I know you have said talking to her doesnt help but i think you both - you and your husband together - need to. When she arrives tell her these are the house rules that everyone has to adibe by. the consequences if they dont are time out or whatever they are... Tell her you appreciate that she may not agree with some of those consequences but that another house rule is that it is not discussed in front of the kids. if she does start to criticise or complain about your punishment i think you should then be able to turn around and say i am sorry but we will discuss this later then go right back to what you are doing. I would also maybe let her have Mckayla for a day or so just them so she can have a chance to do all that spoiling and not make you look like the bad one.

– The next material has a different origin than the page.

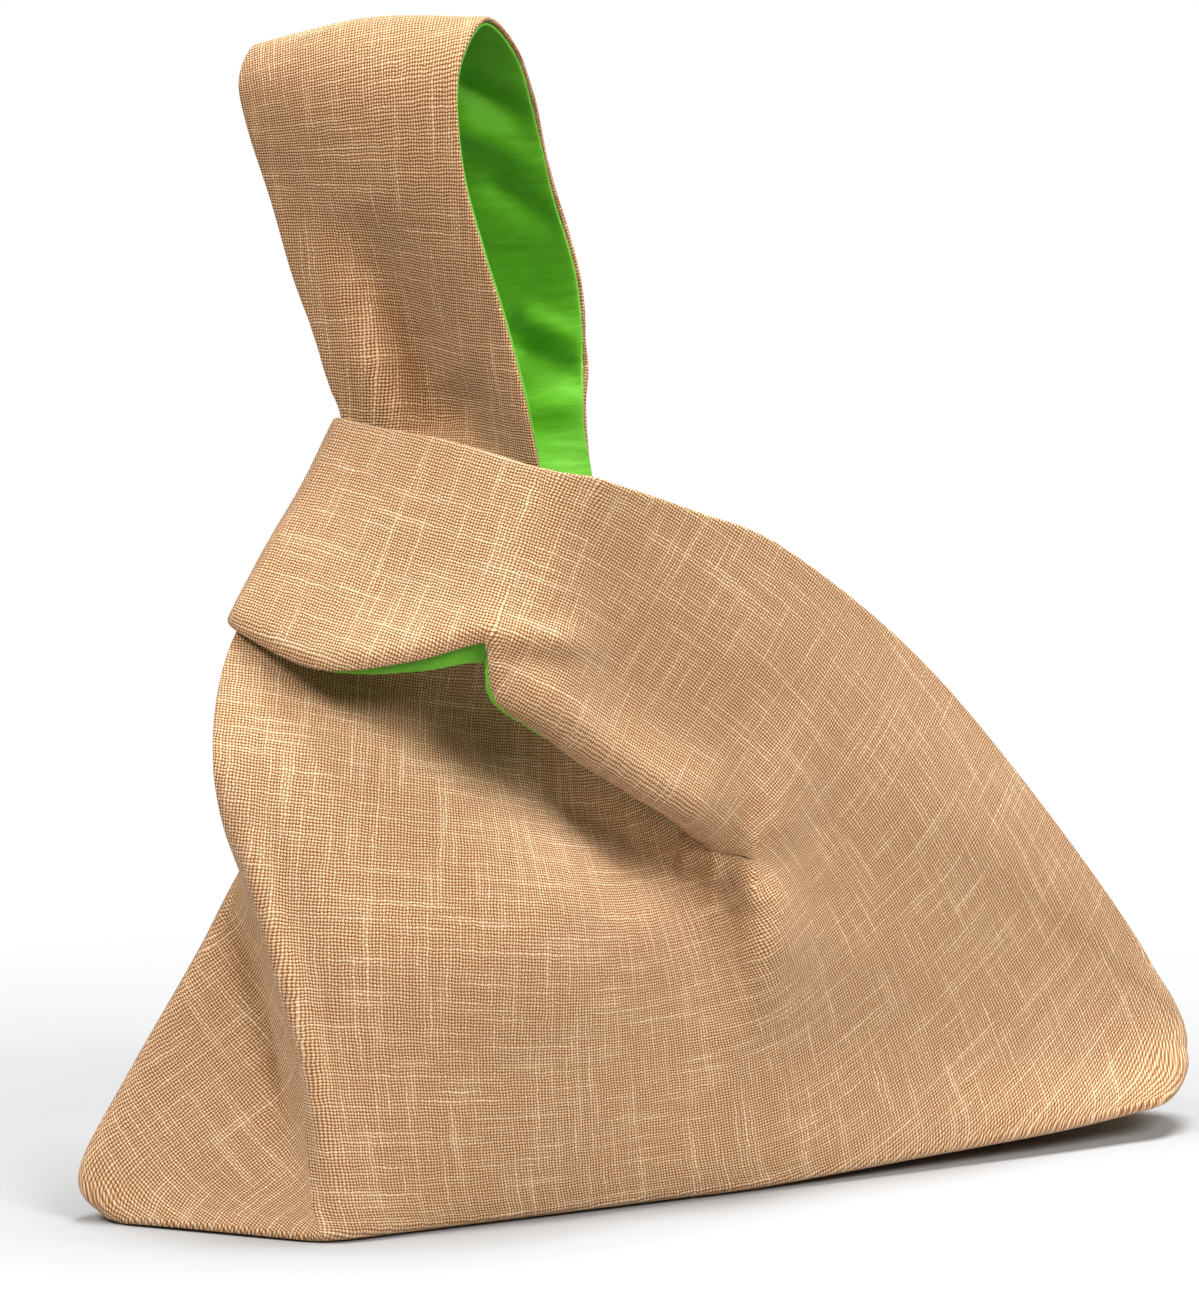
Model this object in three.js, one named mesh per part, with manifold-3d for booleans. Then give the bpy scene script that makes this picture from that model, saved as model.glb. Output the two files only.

I completely agree with Bizzy. Having recently experienced similar with my own mother (haha!) when visiting family overseas.

I particularly agree with Bizzys last point of letting MIL have McKayla to herself for a day or 2.

Once I started letting my DDs spend days with my parents, all our relationships improved.

Especially my DDs were able to build their own bond with their grandparents without me influencing them.

I found when you're not seeing each other regularly there's a trust issue on both sides. I didn't wholeheartedly trust my mum with the girls and I don't think she believed I could do the job either.